Again, fresh in-post label for I am not a lawyer and I am reading this through shockingly bad PDF machine translation.
The judge is explicitly cutting down most of the legal defenses they use. They make a sharp cut between search and AI, saying search is indispensable, but AI is not, and defendants have not proven how being held liable for their output would compromise the ability to run a normal search engine. They make a similar hard cut between AI and autocomplete.
They go on at length about the nature of truth in utterances, and arrive at a conclusion that AI output has no protections for free expression because it isn't expressing shit - it has no beliefs, it is a commercial product only. There are two injunctions that are denied because they are not considered statements of fact, but the judge rules against google for all the ones that were, and concludes several are default considered false because the linked pages were irrelevant.
There is explicit differentiation from aggregating reviews and third party content, because the AI generated text and ideas that were not present in the input. There is also discussion about how there is no excuse for further violations just because its hard to control AI output, and contrasts this with how normal "report and takedown" protections work.

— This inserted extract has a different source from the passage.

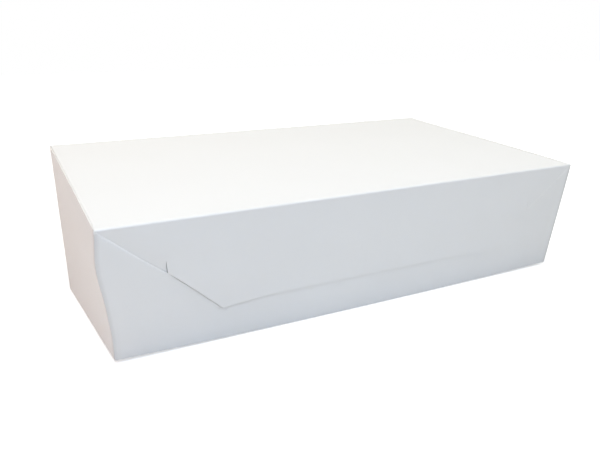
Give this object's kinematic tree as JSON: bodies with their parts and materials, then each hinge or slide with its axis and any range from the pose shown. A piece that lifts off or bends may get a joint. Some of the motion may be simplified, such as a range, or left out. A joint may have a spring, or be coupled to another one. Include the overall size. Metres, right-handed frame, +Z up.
{
  "type": "cake box",
  "caption": "Low white board cake box with leaning front and back walls, a hinged lid and a front flap that hooks between two corner ears.",
  "frame": {"origin": "under the middle of the rim, on the surface that the box stands on", "axes": "+X along the length of the box, +Y from the front wall to the back wall where the lid folds, +Z up"},
  "size_m": [0.3, 0.169, 0.091],
  "materials": {
    "white_board": "smooth white coated board, low sheen"
  },
  "bodies": {
    "tray": {"tray": "white_board"},
    "lid": {"lid": "white_board"},
    "front_flap": {"front_flap": "white_board"}
  },
  "joints": [
    {"name": "lid_hinge", "type": "hinge", "parent": "tray", "child": "lid", "pos_m": [0, 0.0845, 0.091], "axis": [-1, 0, 0], "range_deg": [0, 180]},
    {"name": "flap_hinge", "type": "hinge", "parent": "lid", "child": "front_flap", "pos_m": [0, -0.0845, 0.074], "axis": [-1, 0, 0], "range_deg": [0, 100]}
  ]
}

There is very little here that is specific to AI overviews in search, and almost all of the arguments apply to AI products in general. AI's only prayer of being remotely profitable must include advertising or shopping features, which means they absolutely must continue generating output that makes statements of fact about other companies. I know nothing about how German courts work, the article alludes to appeals, but if this ruling holds even just in Germany the ability to insure AI products disappears overnight and that makes the product nonviable.
Edit: Germans, German speakers, and I guess by some miracle if there is a German lawyer wandering by, please feel free to correct me and I'll edit the post
@jonny Maybe would be interesting to get an opinion from @AwetTesfaiesus on this?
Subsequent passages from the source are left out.